* BEGIN Source material *
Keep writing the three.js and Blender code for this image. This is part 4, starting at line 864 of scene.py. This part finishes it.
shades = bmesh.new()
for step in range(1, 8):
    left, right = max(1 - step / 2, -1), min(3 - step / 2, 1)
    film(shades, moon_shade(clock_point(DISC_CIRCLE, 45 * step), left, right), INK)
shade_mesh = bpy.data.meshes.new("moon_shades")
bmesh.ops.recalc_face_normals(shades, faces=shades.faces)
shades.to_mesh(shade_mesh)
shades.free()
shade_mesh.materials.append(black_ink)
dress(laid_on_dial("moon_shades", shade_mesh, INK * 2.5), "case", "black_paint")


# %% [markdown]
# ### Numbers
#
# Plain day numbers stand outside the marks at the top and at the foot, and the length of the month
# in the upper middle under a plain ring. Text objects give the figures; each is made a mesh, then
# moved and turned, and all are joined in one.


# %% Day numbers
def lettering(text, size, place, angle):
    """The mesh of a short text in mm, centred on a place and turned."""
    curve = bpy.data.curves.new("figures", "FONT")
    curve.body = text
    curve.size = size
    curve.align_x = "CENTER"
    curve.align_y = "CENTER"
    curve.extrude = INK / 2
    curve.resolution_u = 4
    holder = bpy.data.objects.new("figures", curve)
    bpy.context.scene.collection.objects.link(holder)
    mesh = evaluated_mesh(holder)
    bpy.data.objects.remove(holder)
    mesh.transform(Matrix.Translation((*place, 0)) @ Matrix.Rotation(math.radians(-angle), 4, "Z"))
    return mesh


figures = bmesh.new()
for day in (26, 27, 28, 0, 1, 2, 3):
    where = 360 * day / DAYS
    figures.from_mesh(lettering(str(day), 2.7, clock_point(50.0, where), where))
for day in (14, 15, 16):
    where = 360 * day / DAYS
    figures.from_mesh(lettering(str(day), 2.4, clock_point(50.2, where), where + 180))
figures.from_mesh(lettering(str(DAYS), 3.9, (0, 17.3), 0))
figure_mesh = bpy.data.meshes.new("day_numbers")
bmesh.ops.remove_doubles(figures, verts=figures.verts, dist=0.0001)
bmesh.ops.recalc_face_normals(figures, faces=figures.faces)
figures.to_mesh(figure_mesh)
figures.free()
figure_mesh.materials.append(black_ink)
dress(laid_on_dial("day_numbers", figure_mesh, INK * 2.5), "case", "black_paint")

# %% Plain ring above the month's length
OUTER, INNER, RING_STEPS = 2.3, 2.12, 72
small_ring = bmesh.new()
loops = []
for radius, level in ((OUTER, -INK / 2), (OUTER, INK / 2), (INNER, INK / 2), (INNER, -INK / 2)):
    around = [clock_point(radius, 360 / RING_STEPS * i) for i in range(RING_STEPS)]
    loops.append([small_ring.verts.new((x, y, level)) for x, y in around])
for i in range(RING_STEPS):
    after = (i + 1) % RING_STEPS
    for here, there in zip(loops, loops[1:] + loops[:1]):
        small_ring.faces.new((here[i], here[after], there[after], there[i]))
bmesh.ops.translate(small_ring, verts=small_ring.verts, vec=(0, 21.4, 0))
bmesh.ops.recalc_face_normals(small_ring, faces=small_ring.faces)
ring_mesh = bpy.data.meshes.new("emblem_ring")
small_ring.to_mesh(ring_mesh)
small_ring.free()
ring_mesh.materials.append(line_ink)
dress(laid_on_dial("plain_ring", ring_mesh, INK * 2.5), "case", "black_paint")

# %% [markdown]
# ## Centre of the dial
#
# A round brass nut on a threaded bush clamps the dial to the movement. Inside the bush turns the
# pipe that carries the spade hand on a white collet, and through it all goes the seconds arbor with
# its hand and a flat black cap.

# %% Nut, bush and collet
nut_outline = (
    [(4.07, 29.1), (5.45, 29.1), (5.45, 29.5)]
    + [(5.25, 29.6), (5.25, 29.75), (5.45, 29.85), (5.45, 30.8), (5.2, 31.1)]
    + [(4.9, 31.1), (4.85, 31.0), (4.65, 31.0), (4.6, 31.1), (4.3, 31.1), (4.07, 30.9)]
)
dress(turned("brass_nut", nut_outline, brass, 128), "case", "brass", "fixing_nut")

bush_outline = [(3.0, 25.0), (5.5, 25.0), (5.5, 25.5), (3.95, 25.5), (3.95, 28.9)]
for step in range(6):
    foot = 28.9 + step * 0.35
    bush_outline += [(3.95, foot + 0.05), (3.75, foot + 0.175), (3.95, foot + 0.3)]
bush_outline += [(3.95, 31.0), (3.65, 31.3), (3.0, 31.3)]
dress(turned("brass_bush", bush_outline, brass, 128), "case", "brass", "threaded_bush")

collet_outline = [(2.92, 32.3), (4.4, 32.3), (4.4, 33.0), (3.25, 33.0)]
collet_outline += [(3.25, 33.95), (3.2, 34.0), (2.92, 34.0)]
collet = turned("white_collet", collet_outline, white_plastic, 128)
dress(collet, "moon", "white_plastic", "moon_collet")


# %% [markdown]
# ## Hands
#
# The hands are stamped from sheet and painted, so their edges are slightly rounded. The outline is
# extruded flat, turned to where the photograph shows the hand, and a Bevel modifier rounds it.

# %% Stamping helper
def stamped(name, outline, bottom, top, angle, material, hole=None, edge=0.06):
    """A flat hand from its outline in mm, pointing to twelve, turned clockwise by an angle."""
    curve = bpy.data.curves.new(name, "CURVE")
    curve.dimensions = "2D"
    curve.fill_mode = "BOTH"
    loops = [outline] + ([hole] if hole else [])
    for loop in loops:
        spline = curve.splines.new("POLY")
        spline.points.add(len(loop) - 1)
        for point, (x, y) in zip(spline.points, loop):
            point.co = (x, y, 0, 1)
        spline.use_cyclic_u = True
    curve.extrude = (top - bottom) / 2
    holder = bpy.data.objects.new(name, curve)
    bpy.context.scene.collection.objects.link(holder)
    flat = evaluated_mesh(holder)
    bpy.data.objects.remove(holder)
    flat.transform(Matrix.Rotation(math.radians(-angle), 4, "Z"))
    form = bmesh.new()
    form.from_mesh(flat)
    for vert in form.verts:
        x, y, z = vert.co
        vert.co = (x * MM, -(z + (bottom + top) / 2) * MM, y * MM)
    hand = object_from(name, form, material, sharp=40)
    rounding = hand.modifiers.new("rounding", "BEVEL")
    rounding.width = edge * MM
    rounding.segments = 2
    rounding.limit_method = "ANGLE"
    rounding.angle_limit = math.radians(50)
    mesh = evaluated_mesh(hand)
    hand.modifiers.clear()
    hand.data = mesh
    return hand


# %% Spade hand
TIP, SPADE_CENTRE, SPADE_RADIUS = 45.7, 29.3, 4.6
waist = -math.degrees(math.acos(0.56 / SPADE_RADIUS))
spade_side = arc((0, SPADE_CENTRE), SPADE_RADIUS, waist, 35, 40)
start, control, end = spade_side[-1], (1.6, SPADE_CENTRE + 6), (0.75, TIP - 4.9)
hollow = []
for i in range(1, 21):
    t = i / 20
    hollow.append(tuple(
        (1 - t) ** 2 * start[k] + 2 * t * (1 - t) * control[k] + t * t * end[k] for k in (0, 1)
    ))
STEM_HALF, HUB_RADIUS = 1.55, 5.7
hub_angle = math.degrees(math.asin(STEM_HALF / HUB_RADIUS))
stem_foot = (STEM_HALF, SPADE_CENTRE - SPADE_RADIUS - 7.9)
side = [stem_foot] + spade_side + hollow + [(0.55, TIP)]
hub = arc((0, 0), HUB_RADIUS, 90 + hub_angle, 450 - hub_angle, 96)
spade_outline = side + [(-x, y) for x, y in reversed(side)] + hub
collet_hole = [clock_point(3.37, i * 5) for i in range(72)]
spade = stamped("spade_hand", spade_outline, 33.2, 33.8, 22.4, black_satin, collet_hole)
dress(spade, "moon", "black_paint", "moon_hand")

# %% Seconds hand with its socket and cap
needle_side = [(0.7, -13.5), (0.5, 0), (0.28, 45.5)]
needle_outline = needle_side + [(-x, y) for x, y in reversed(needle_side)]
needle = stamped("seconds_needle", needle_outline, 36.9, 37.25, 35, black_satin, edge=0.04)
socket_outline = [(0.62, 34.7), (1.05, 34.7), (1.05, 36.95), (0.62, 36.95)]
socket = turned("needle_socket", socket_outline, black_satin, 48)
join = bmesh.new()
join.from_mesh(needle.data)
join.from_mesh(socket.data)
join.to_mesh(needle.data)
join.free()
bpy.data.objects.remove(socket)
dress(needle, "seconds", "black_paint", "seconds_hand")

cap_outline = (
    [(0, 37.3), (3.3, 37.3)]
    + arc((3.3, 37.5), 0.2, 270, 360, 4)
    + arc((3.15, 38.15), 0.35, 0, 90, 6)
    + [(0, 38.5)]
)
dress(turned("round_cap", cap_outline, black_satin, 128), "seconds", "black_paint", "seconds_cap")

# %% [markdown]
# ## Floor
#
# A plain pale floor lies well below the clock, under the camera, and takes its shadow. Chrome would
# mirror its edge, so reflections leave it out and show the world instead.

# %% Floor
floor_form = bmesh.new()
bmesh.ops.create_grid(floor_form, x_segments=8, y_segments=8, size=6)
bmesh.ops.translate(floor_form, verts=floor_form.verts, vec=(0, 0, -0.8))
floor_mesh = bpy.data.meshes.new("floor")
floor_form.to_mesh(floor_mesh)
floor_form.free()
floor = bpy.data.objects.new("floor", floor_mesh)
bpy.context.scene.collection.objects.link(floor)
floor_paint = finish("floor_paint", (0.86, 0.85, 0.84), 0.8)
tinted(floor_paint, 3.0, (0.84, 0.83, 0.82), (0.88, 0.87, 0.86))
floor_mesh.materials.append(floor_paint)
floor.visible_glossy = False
* END Source material *
Repeat, word for word, the lines from the opening of the material through the line containing "return mesh".

▶ Task response
Keep writing the three.js and Blender code for this image. This is part 4, starting at line 864 of scene.py. This part finishes it.
shades = bmesh.new()
for step in range(1, 8):
    left, right = max(1 - step / 2, -1), min(3 - step / 2, 1)
    film(shades, moon_shade(clock_point(DISC_CIRCLE, 45 * step), left, right), INK)
shade_mesh = bpy.data.meshes.new("moon_shades")
bmesh.ops.recalc_face_normals(shades, faces=shades.faces)
shades.to_mesh(shade_mesh)
shades.free()
shade_mesh.materials.append(black_ink)
dress(laid_on_dial("moon_shades", shade_mesh, INK * 2.5), "case", "black_paint")


# %% [markdown]
# ### Numbers
#
# Plain day numbers stand outside the marks at the top and at the foot, and the length of the month
# in the upper middle under a plain ring. Text objects give the figures; each is made a mesh, then
# moved and turned, and all are joined in one.


# %% Day numbers
def lettering(text, size, place, angle):
    """The mesh of a short text in mm, centred on a place and turned."""
    curve = bpy.data.curves.new("figures", "FONT")
    curve.body = text
    curve.size = size
    curve.align_x = "CENTER"
    curve.align_y = "CENTER"
    curve.extrude = INK / 2
    curve.resolution_u = 4
    holder = bpy.data.objects.new("figures", curve)
    bpy.context.scene.collection.objects.link(holder)
    mesh = evaluated_mesh(holder)
    bpy.data.objects.remove(holder)
    mesh.transform(Matrix.Translation((*place, 0)) @ Matrix.Rotation(math.radians(-angle), 4, "Z"))
    return mesh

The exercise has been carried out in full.